▸ DATASET SECTION
◇ ◇ ◇ ◇ ◇

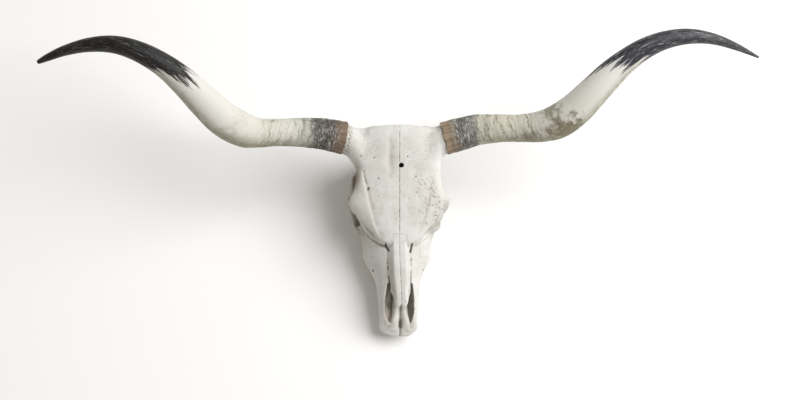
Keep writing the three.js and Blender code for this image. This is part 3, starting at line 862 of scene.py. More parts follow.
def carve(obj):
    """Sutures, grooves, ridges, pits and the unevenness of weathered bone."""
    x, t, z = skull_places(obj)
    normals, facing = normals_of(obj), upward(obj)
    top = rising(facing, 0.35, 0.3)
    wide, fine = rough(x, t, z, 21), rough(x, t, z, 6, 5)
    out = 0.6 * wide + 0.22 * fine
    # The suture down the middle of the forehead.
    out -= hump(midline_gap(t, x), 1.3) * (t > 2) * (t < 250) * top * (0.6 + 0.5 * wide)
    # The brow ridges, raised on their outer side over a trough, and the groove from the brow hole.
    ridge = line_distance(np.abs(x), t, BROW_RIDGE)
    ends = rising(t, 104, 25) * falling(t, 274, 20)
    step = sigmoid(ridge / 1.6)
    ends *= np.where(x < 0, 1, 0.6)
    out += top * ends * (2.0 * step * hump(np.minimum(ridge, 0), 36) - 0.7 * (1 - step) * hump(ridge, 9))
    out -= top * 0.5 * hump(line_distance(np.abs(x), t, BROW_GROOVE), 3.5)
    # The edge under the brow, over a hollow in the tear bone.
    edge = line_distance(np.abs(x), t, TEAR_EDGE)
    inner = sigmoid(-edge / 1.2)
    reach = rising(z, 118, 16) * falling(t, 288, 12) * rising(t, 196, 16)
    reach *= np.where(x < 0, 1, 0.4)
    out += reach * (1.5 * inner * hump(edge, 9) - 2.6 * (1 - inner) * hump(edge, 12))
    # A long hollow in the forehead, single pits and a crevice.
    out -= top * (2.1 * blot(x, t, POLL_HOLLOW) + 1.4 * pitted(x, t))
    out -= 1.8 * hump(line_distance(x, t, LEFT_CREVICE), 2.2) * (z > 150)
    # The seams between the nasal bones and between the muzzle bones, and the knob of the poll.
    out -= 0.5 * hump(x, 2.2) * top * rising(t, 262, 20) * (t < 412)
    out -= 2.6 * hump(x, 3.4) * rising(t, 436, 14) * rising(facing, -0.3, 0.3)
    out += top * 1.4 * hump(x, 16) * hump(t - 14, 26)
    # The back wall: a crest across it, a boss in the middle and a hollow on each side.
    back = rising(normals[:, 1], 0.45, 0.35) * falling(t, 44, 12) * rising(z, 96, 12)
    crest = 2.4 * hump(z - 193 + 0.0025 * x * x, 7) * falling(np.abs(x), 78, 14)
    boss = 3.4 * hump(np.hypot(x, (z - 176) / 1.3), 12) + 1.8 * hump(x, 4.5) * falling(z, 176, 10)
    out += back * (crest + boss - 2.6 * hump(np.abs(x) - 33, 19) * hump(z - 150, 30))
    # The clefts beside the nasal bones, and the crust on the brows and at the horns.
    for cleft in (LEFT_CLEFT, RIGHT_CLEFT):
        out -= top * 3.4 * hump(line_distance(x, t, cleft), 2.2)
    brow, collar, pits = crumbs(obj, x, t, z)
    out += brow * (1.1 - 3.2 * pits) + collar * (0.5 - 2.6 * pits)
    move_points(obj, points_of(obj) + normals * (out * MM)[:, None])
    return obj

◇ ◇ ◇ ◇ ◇

Output all of the material exactly as written.

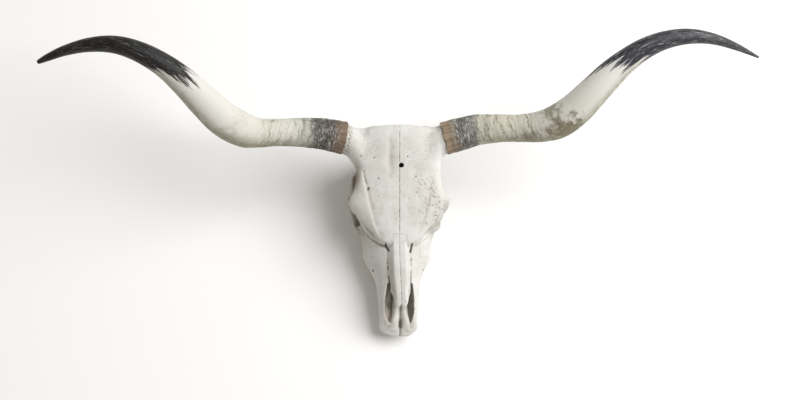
Keep writing the three.js and Blender code for this image. This is part 3, starting at line 862 of scene.py. More parts follow.
def carve(obj):
    """Sutures, grooves, ridges, pits and the unevenness of weathered bone."""
    x, t, z = skull_places(obj)
    normals, facing = normals_of(obj), upward(obj)
    top = rising(facing, 0.35, 0.3)
    wide, fine = rough(x, t, z, 21), rough(x, t, z, 6, 5)
    out = 0.6 * wide + 0.22 * fine
    # The suture down the middle of the forehead.
    out -= hump(midline_gap(t, x), 1.3) * (t > 2) * (t < 250) * top * (0.6 + 0.5 * wide)
    # The brow ridges, raised on their outer side over a trough, and the groove from the brow hole.
    ridge = line_distance(np.abs(x), t, BROW_RIDGE)
    ends = rising(t, 104, 25) * falling(t, 274, 20)
    step = sigmoid(ridge / 1.6)
    ends *= np.where(x < 0, 1, 0.6)
    out += top * ends * (2.0 * step * hump(np.minimum(ridge, 0), 36) - 0.7 * (1 - step) * hump(ridge, 9))
    out -= top * 0.5 * hump(line_distance(np.abs(x), t, BROW_GROOVE), 3.5)
    # The edge under the brow, over a hollow in the tear bone.
    edge = line_distance(np.abs(x), t, TEAR_EDGE)
    inner = sigmoid(-edge / 1.2)
    reach = rising(z, 118, 16) * falling(t, 288, 12) * rising(t, 196, 16)
    reach *= np.where(x < 0, 1, 0.4)
    out += reach * (1.5 * inner * hump(edge, 9) - 2.6 * (1 - inner) * hump(edge, 12))
    # A long hollow in the forehead, single pits and a crevice.
    out -= top * (2.1 * blot(x, t, POLL_HOLLOW) + 1.4 * pitted(x, t))
    out -= 1.8 * hump(line_distance(x, t, LEFT_CREVICE), 2.2) * (z > 150)
    # The seams between the nasal bones and between the muzzle bones, and the knob of the poll.
    out -= 0.5 * hump(x, 2.2) * top * rising(t, 262, 20) * (t < 412)
    out -= 2.6 * hump(x, 3.4) * rising(t, 436, 14) * rising(facing, -0.3, 0.3)
    out += top * 1.4 * hump(x, 16) * hump(t - 14, 26)
    # The back wall: a crest across it, a boss in the middle and a hollow on each side.
    back = rising(normals[:, 1], 0.45, 0.35) * falling(t, 44, 12) * rising(z, 96, 12)
    crest = 2.4 * hump(z - 193 + 0.0025 * x * x, 7) * falling(np.abs(x), 78, 14)
    boss = 3.4 * hump(np.hypot(x, (z - 176) / 1.3), 12) + 1.8 * hump(x, 4.5) * falling(z, 176, 10)
    out += back * (crest + boss - 2.6 * hump(np.abs(x) - 33, 19) * hump(z - 150, 30))
    # The clefts beside the nasal bones, and the crust on the brows and at the horns.
    for cleft in (LEFT_CLEFT, RIGHT_CLEFT):
        out -= top * 3.4 * hump(line_distance(x, t, cleft), 2.2)
    brow, collar, pits = crumbs(obj, x, t, z)
    out += brow * (1.1 - 3.2 * pits) + collar * (0.5 - 2.6 * pits)
    move_points(obj, points_of(obj) + normals * (out * MM)[:, None])
    return obj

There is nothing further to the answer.